Congress is also actively debating a federal breach notification standard that would preempt state laws. Multiple bills have been introduced, though none have passed yet. Even if federal legislation eventually lands, I'd expect it to set a floor, not a ceiling — states like California and New York will likely maintain stricter requirements.

Meanwhile, ransomware attacks continue to surge. The FBI's 2021 IC3 Annual Report documented a sharp increase in ransomware complaints with adjusted losses exceeding $49 million. Many ransomware attacks now involve data exfiltration before encryption — meaning even if you recover your systems from backups, you still face notification obligations because the data was accessed and acquired by an unauthorized party.

Your Notification Readiness Checklist

Don't wait for the breach to figure this out. Here's what you should have in place today:

  • State law matrix: A spreadsheet mapping all 50 states' notification timelines, definitions of personal information, and required recipients.
  • Breach counsel on retainer: External attorneys who specialize in data breach response, not your general corporate counsel.
  • Forensic firm under contract: Pre-negotiated rates and response times.
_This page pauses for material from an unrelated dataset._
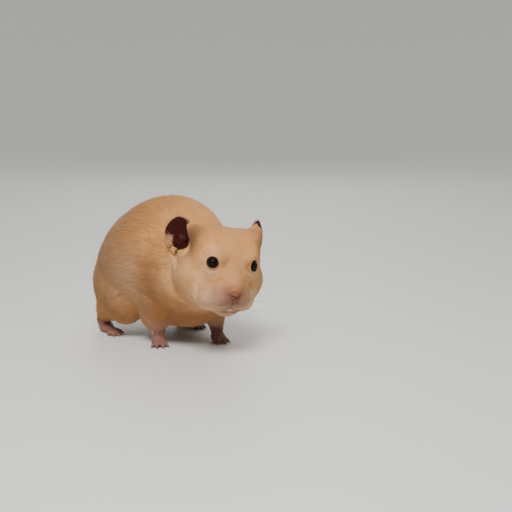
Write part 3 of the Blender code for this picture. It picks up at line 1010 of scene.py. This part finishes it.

During a major breach wave, forensic firms get booked up fast.
  • Notification letter templates: Pre-drafted for the most common scenarios, reviewed by counsel, ready to customize.
  • Communication plan: Who talks to the press, who talks to regulators, who talks to affected individuals. Decide now, not during the crisis.
  • Security awareness program: Ongoing training and phishing simulations that reduce the likelihood of a breach in the first place.
  • Encryption audit: Verify that all personal data is encrypted at rest and in transit. Confirm key management practices are sound.

Data breach notification requirements aren't going to get simpler. The trend is toward shorter timelines, broader definitions of personal information, and steeper penalties. The organizations that survive are the ones that prepare before the breach, respond within hours of discovery, and have security cultures that reduce incidents in the first place. Start building that culture now.